Returning to study Arabic less formally than as a college student led the author to travel through the Arab world.
The saying goes that it takes seven years to learn Arabic and a lifetime to master it. In her engaging, colloquial account, freelance and travel writer O’Neill recounts how, at the age of 39, just after the events of the Arab Spring, she decided to return to Egypt and take up a more vernacular approach to studying Arabic rather than approaching it “as if it were a dead language.” Instead of studying the eloquent Arabic of medieval poetry known as Fusha, the author sought to immerse herself in the way people really speak, the Ammiya, devoid of the “crushing” grammar rules and full of humor and an ingenious root system.

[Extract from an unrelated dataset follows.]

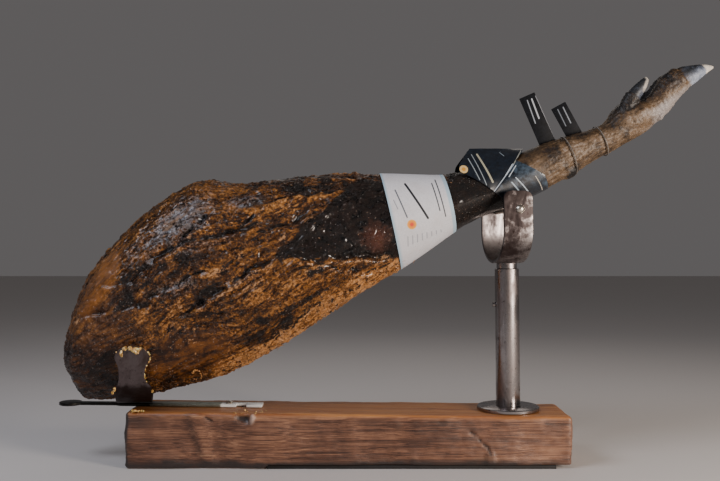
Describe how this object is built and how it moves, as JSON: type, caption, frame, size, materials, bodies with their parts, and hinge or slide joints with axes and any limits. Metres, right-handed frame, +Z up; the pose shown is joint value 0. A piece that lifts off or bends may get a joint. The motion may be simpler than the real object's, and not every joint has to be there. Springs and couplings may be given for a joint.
{
  "type": "cured ham on a carving stand",
  "caption": "Whole cured ham leg, rump to trotter, held by a steel cradle and a forked steel post on a rough wooden beam.",
  "frame": {"origin": "on the surface the stand is on, under the middle of the wooden beam's plan", "axes": "+X along the beam from the cradle under the rump to the fork under the shank, -Y towards the labelled side of the ham, +Z up"},
  "size_m": [0.7303, 0.1426, 0.4415],
  "materials": {
    "cured_ham": "oily cured fat and meat, satin",
    "paper": "matte paper",
    "dark_card": "satin card",
    "black_tag": "satin",
    "strap": "satin",
    "wood": "varnished rough-hewn",
    "rubber": "matte",
    "steel": "worn satin"
  },
  "bodies": {
    "root": {"ham": "cured_ham", "band_label": "paper", "neck_label": "dark_card", "tag_long": "black_tag", "tag_short": "black_tag", "seal_strap_1": "strap", "seal_strap_2": "strap", "beam": "wood", "base_pad": "rubber", "flange": "steel", "post": "steel", "fork_stem": "steel", "set_screw": "steel", "fork": "steel", "cross_bolt": "steel", "cradle": "steel", "cradle_bar": "steel", "bar_screw": "steel"}
  },
  "joints": []
}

Now she wanted to use Arabic “as a social connector.” In addition to several weeks of language classes in Cairo and a stint of study in the Gulf states, Lebanon, and Morocco, she was determined to be open to meeting and conversing with anyone who seemed interested, to mostly comic effect. The problem was that each country used a different dialect, and the Arabic she learned in Egypt was considered somewhat pedestrian elsewhere. Traveling alone in Dubai, a rarity in itself, she had hoped to encounter a more “pure” form of Arabic in the Gulf, yet she found so few people who would actually speak to her since the United Arab Emirates is made up of enormous numbers of guest workers. After a literary festival in Dubai, she took language classes in Beirut, impressed by the elegant transformation of the once war-torn city. In Fes, Morocco, where she stayed with a host family, she understood very little of the swift-moving dialect Darija, peppered with much French. In the end, O’Neill, frequently overwhelmed by the “culture’s little codes, the clues and symbols that exposed sect and allegiance,” needed much more time to master this language.
A valiant chronicle of the author’s “Year of Speaking Arabic Badly.”